Ohio Payday Loan Law Takes Toll on Needy
Months after Ohio voters approved a law limiting interest rates that can be charged by payday lenders, the fallout continues.
“Demand doesn’t go away,” said Jeff Kursman, spokesman for Cincinnati-based Check ‘n Go, one of the nation’s largest short-term lenders. “People still have a need for short-term loans.”
Last November, 64 percent of the state’s voters favored approving an Ohio House bill capping payday lenders’ annualized rates at 28 percent. Legislators had passed the bill in June 2008.
The impact on the payday lending industry was swift. Already 700 of the 1,600 payday loan offices in the state have closed, said Kursman. Check ‘n Go has just 28 locations left in the state, down from 72 before the law changed, he said.
Payday lenders typically make two-week loans. Until the Ohio law changed, Check ‘n Go charged $15 per $100 loan. Extend that 15 percent over a year, and it’s an annual rate of 390 percent.
Opponents say that’s far too expensive and traps borrowers in a cycle of debt. But payday lenders say it’s unfair to view it as an annual rate, because borrowers are paying the loan back in two weeks. They also say they need to charge that much to cover costs.
Charges Less than Costs
Check ‘n Go’s cost to make a $100 loan ranges from $13 to $14, Kursman said. At a 28 percent annualized rate it can charge only $1.08 per $100 for a two-week loan.
“You’re not going to stay in business that way very long,” Kursman said.
But with people still needing the loans, payday lenders are finding ways around the changed law.
New Ways of Operating
Check ‘n Go started operating under Ohio’s Small Loan Act. That allows it to charge a fee of $30 on top of $5.40 in interest for a $505 loan that is its current standard. The $35.40 cost is less than half of the $75 it used to charge.
On top of that, though, it no longer gives out the money in cash. Instead, it issues a check. And if borrowers want Check ‘n Go to cash the check, it’ll charge them a 4 percent fee. That’s another $25.
Borrowers don’t have to cash the check there, Kursman said. Opponents claim some payday lenders require borrowers to cash the check on the spot and pay the fee. But Kursman said only about 40 percent of Check ‘n Go customers use its check-cashing service.
Either way, the cost is still too much, said Jean Ann Fox, spokeswoman for the Consumer Federation of America, a Washington, DC-based consumer advocacy group.
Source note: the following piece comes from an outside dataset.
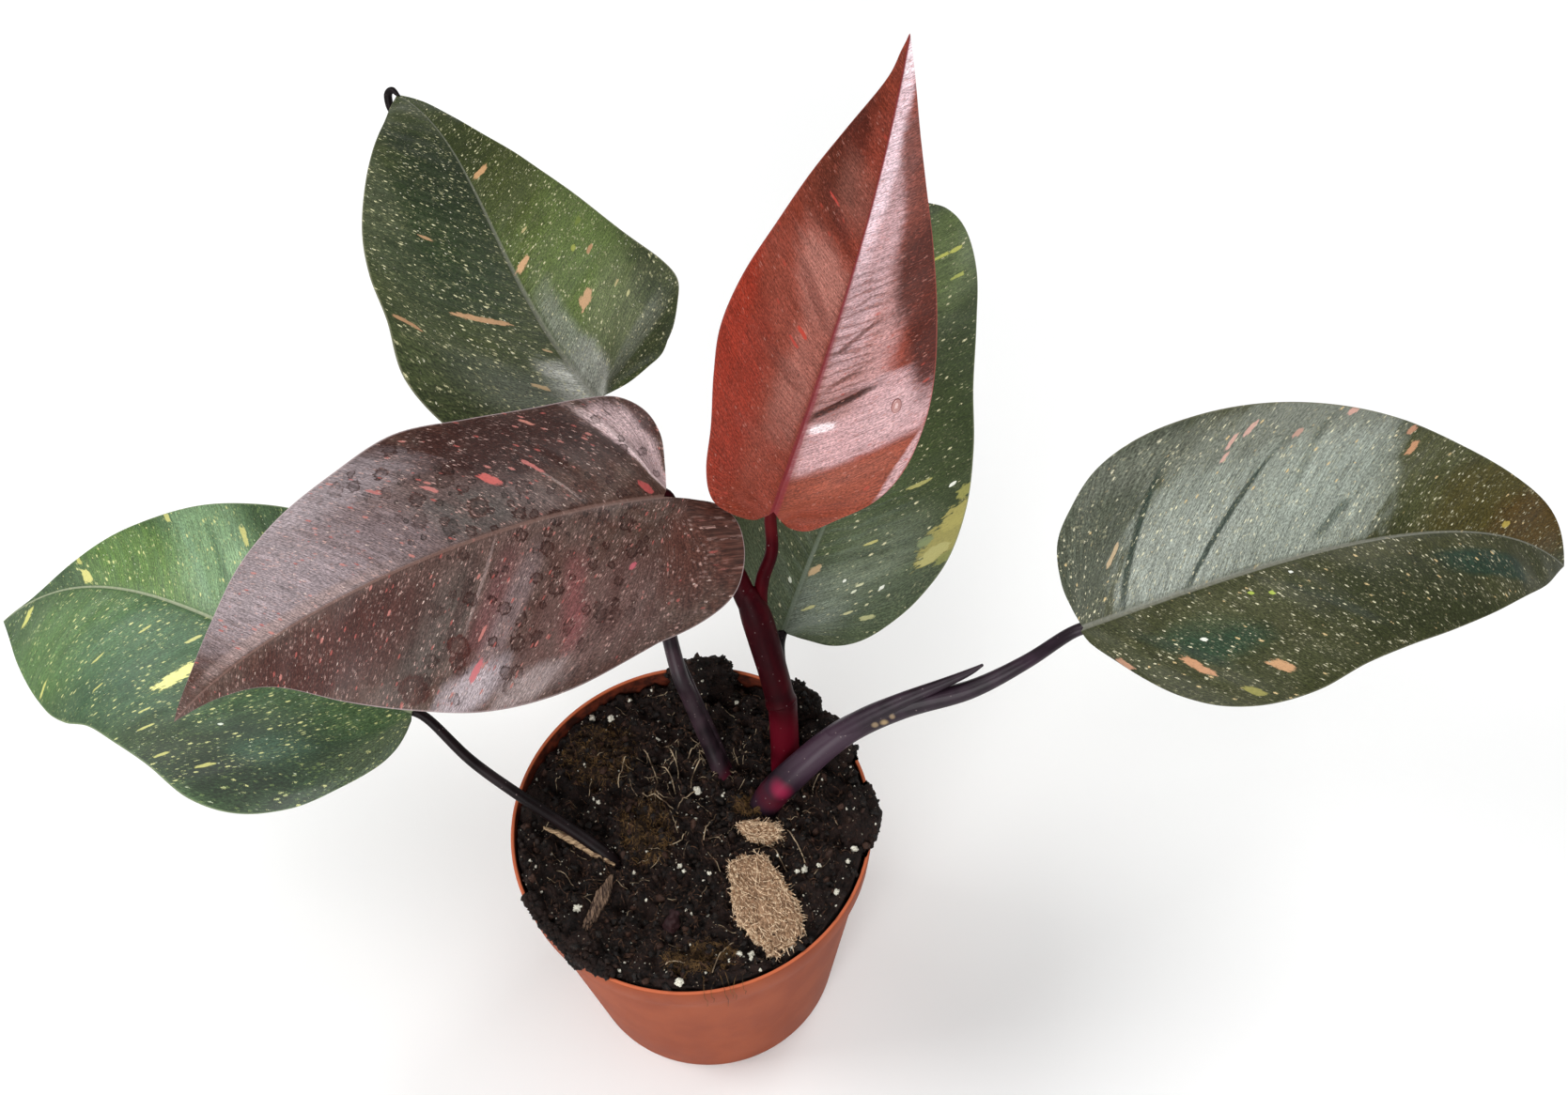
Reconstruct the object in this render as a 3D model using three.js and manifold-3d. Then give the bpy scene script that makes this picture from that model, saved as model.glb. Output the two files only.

“Generally, this seems to be the pattern,” Fox said. “When states pass a law, lenders try to find loopholes to make very small loans at very high rates.”
That goes against what Ohioans voted for in November, said Suzanne Gravette Acker, spokeswoman for the Columbus-based Coalition on Homelessness and Housing in Ohio.
“Legislators passed this law, and the people spoke,” Gravette Acker said. “So there’s really no debate. It’s done.”
New Bill in Legislature
State Rep. Matt Lundy (D-Elyria) introduced a bill in June that would close some loopholes allowing companies to charge the additional fees. Lundy’s bill would prohibit short-term lenders from charging check-cashing fees for money they lent. That means lenders would be limited to charging just the 28 percent annual rate, or $5.40 on a $500 loan.
“Our costs are 12 times that,” Kursman said. He predicts the other 900 short-term lending stores in Ohio will close if Lundy’s bill passes.
Payday lenders in Ohio argue banks have filled the void since the law changed. They don’t fall under the same regulations, so a few have started offering direct deposit advances. They typically charge $10 for an advance of $100 for up to 30 days. Banks market them as loans at 120 percent annual rates.
States can’t regulate bank rates, but bills have been introduced in the U.S. House and Senate to cap rates at 36 percent per year.
“Consumers will lose access to a credit option that is less expensive than what the banks are charging,” Kursman said. “The banks charge what they do because that’s what it costs. We just want a level playing field.”